> **THE EXERCISE**
Among the entries below, count the lines that contain the word "object". Write down only the total.

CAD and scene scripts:
####################
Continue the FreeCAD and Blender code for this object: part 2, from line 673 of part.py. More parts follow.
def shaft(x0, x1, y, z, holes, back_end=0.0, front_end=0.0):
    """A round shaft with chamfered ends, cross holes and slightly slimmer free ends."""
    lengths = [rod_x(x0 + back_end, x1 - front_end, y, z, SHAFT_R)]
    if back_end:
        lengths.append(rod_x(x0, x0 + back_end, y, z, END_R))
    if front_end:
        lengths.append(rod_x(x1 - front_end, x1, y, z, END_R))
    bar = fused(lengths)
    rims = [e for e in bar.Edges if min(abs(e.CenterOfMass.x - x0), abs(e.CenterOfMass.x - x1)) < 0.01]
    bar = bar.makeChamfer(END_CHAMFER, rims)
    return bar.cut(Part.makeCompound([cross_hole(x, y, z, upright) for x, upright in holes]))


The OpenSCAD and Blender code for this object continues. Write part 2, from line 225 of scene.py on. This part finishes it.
####################
> **EXERCISE ANSWER**
2